**Job**
Repeat exactly the lines running from the line that contains "near[following], far[following], far[step]))" to the line that contains "in imported if"; include both ends and add nothing.

**Recorded information**
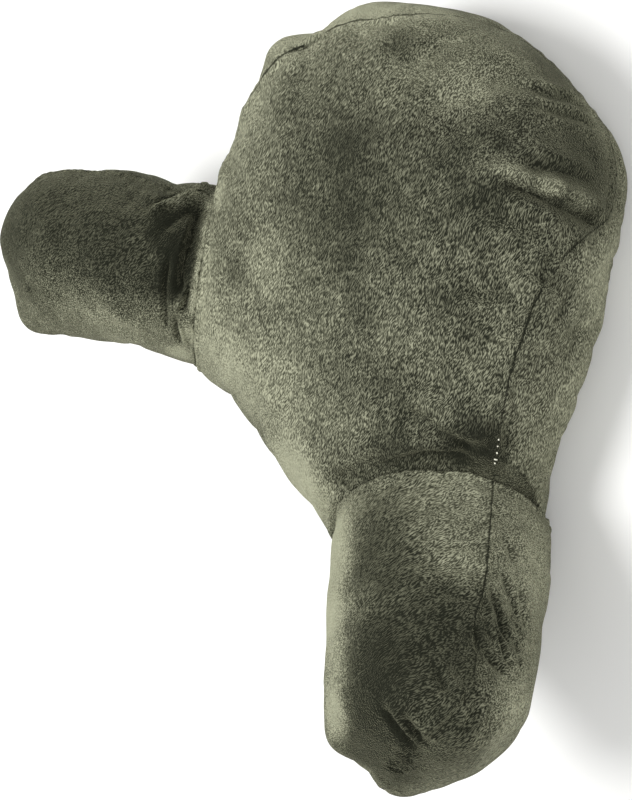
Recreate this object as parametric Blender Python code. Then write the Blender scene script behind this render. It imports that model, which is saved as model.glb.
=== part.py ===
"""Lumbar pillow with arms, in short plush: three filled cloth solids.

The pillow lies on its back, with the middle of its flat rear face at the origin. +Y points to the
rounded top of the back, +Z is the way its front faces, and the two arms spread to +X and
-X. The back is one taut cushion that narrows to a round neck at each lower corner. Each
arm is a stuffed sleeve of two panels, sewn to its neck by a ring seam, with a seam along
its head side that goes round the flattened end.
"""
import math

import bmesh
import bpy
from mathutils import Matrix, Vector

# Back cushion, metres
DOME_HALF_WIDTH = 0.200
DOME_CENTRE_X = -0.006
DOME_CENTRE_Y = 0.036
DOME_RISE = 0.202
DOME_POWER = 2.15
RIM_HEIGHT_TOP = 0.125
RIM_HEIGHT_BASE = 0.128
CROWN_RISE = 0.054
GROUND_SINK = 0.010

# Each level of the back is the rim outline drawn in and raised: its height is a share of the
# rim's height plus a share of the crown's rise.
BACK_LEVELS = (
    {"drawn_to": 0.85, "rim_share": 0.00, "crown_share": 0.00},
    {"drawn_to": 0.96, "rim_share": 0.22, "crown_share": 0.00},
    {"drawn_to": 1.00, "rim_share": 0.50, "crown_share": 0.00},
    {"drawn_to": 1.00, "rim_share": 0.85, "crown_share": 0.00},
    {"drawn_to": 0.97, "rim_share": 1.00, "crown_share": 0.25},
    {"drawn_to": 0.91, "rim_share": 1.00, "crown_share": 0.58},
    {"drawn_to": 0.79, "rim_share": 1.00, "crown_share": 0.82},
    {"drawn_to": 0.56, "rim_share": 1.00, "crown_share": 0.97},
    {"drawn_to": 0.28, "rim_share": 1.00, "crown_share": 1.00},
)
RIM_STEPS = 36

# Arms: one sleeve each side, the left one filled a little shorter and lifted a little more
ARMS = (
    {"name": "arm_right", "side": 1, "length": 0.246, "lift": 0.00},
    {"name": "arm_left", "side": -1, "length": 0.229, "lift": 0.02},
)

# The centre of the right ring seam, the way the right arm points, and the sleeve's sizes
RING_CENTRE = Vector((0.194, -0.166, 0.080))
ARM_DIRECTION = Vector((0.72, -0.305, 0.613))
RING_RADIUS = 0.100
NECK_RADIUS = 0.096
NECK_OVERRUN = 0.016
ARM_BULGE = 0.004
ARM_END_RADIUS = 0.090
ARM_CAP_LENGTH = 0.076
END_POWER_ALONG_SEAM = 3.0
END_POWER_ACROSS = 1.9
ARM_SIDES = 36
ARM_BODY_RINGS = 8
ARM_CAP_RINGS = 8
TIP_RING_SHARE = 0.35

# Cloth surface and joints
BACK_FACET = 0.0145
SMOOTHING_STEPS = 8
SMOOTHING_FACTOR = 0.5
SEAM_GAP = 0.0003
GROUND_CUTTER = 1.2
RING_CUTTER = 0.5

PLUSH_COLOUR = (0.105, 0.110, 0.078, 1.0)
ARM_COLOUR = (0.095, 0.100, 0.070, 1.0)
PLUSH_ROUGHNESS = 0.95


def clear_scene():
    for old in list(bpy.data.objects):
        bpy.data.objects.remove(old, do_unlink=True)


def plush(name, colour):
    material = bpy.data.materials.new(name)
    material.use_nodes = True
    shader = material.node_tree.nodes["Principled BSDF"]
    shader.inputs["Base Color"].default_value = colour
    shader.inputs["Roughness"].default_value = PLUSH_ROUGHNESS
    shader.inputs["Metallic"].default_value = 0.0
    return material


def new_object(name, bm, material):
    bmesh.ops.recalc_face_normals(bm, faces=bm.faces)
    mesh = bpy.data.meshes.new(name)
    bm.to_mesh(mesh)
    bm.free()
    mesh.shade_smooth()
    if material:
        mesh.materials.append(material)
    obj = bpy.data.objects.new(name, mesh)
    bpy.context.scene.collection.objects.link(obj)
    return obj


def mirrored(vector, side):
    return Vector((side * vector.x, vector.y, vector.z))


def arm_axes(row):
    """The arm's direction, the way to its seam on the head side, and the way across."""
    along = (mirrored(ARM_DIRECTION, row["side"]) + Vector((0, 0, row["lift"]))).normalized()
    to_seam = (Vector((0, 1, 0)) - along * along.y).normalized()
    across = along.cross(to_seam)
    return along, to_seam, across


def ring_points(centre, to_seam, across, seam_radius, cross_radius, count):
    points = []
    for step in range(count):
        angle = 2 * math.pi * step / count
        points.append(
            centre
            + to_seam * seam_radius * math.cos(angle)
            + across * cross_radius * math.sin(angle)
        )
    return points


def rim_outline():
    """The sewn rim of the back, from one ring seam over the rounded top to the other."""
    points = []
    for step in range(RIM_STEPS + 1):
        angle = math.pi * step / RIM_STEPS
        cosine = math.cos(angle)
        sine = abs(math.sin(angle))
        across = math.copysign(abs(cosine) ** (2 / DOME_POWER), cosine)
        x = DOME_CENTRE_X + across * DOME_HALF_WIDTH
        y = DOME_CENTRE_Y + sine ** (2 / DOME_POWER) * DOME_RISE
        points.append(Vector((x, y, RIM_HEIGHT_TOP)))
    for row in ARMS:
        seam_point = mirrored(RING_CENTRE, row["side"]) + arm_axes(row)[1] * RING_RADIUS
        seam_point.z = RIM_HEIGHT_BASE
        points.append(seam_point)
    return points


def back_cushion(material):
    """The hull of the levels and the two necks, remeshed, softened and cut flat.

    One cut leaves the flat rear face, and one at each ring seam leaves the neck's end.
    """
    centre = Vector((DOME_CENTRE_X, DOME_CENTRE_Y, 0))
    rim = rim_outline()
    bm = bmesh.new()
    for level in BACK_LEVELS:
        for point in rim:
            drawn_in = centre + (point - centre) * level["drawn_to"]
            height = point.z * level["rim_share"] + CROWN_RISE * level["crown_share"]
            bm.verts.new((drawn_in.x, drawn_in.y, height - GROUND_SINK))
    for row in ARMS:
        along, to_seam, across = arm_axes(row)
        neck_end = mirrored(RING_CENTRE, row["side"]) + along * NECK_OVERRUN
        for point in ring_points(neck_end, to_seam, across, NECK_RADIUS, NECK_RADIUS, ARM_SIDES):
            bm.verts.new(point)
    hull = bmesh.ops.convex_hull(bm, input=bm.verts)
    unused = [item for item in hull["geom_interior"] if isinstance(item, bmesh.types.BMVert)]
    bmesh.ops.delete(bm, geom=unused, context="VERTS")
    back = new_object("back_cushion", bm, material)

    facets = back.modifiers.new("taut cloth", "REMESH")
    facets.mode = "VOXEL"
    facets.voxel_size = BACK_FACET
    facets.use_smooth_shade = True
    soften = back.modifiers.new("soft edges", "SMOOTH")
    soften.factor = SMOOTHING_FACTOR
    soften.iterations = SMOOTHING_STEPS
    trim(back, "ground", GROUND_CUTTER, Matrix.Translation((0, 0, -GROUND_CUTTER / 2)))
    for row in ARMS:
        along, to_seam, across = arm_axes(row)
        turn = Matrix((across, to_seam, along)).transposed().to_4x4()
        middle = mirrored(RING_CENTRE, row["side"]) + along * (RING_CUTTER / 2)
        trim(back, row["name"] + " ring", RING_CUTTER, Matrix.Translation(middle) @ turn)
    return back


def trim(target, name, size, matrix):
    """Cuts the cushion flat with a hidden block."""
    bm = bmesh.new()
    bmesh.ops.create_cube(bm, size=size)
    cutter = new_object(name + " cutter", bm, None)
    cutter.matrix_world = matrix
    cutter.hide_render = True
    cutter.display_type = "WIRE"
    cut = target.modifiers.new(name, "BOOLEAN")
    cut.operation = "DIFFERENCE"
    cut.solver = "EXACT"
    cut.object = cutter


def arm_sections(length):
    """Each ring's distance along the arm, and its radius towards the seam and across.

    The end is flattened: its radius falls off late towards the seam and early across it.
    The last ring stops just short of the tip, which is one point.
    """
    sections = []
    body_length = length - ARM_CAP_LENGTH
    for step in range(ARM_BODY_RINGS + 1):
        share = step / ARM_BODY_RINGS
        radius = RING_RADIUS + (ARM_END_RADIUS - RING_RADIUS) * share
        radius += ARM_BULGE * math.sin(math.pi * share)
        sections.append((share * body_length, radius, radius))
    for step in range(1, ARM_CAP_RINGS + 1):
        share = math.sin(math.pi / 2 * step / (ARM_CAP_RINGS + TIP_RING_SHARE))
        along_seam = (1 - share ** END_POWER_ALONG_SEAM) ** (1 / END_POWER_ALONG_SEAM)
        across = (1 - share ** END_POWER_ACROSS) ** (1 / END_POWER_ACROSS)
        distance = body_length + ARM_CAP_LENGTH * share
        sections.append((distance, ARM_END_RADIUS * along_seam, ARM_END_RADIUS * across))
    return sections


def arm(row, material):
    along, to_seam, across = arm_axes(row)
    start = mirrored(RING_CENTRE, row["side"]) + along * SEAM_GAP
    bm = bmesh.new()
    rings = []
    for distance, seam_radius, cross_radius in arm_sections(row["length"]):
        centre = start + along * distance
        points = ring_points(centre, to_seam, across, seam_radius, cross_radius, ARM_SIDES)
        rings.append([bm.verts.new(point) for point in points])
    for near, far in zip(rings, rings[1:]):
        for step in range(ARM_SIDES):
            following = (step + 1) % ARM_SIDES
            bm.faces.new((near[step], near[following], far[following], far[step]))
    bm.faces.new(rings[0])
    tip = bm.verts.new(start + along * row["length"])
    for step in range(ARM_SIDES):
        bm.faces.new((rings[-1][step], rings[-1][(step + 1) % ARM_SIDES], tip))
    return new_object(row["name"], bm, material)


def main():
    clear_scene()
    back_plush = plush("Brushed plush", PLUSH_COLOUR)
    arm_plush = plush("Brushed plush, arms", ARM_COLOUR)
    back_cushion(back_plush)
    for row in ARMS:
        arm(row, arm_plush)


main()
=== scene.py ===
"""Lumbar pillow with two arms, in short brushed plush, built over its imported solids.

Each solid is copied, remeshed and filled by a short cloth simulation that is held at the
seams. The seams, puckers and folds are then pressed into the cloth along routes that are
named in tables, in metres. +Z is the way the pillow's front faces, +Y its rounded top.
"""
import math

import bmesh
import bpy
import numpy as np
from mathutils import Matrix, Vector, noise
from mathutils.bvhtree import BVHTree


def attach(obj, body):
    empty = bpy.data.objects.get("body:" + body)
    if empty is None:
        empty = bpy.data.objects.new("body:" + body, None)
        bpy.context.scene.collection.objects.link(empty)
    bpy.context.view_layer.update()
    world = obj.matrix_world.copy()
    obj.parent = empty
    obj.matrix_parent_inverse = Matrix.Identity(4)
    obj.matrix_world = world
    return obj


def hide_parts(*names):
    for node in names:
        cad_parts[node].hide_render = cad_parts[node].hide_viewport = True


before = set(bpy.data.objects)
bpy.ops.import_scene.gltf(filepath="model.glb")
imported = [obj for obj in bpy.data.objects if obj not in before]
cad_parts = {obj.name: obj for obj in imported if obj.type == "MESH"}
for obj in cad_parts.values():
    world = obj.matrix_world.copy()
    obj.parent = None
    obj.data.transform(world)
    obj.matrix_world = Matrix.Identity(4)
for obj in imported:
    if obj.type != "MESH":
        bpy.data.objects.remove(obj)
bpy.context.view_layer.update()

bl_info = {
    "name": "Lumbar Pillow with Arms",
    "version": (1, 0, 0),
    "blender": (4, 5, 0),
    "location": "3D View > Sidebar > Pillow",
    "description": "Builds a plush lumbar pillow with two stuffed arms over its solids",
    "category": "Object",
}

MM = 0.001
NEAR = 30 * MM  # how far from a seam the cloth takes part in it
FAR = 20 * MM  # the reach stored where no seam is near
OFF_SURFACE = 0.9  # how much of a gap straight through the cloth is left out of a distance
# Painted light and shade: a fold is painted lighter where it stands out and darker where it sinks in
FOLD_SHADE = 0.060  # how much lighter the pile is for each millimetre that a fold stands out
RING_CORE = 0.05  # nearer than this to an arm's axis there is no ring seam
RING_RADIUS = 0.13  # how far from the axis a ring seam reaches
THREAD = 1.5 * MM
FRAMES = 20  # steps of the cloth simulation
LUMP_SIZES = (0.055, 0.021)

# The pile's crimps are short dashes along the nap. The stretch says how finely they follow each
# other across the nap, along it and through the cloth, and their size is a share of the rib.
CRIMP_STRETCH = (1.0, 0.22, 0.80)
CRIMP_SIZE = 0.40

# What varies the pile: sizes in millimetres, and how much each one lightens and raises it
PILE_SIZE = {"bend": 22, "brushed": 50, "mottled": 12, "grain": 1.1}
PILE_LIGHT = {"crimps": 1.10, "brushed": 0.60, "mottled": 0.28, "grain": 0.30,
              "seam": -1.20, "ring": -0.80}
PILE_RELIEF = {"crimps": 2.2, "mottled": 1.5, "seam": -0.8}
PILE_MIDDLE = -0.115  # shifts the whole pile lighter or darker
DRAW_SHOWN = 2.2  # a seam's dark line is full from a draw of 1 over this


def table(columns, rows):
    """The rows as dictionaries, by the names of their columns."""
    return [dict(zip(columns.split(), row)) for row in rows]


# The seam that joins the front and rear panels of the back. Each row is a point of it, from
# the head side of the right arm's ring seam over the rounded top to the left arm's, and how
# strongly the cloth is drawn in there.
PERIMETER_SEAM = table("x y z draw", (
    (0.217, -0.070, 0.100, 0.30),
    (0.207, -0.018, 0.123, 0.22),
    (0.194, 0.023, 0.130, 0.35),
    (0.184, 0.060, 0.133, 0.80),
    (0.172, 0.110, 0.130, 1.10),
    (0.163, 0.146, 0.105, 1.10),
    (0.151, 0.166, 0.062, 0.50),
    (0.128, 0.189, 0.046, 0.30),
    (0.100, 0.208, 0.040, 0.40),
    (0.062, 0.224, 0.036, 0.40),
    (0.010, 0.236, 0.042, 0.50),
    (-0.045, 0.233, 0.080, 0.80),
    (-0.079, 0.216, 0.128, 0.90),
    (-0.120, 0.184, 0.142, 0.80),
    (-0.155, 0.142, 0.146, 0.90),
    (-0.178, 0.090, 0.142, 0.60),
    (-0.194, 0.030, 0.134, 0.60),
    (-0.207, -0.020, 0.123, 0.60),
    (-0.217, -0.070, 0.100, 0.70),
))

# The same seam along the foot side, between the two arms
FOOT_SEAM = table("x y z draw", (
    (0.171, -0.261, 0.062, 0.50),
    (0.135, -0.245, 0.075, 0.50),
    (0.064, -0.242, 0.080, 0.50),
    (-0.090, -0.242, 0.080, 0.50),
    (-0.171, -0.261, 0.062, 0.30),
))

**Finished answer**
            bm.faces.new((near[step], near[following], far[following], far[step]))
    bm.faces.new(rings[0])
    tip = bm.verts.new(start + along * row["length"])
    for step in range(ARM_SIDES):
        bm.faces.new((rings[-1][step], rings[-1][(step + 1) % ARM_SIDES], tip))
    return new_object(row["name"], bm, material)


def main():
    clear_scene()
    back_plush = plush("Brushed plush", PLUSH_COLOUR)
    arm_plush = plush("Brushed plush, arms", ARM_COLOUR)
    back_cushion(back_plush)
    for row in ARMS:
        arm(row, arm_plush)


main()
=== scene.py ===
"""Lumbar pillow with two arms, in short brushed plush, built over its imported solids.

Each solid is copied, remeshed and filled by a short cloth simulation that is held at the
seams. The seams, puckers and folds are then pressed into the cloth along routes that are
named in tables, in metres. +Z is the way the pillow's front faces, +Y its rounded top.
"""
import math

import bmesh
import bpy
import numpy as np
from mathutils import Matrix, Vector, noise
from mathutils.bvhtree import BVHTree


def attach(obj, body):
    empty = bpy.data.objects.get("body:" + body)
    if empty is None:
        empty = bpy.data.objects.new("body:" + body, None)
        bpy.context.scene.collection.objects.link(empty)
    bpy.context.view_layer.update()
    world = obj.matrix_world.copy()
    obj.parent = empty
    obj.matrix_parent_inverse = Matrix.Identity(4)
    obj.matrix_world = world
    return obj


def hide_parts(*names):
    for node in names:
        cad_parts[node].hide_render = cad_parts[node].hide_viewport = True


before = set(bpy.data.objects)
bpy.ops.import_scene.gltf(filepath="model.glb")
imported = [obj for obj in bpy.data.objects if obj not in before]
cad_parts = {obj.name: obj for obj in imported if obj.type == "MESH"}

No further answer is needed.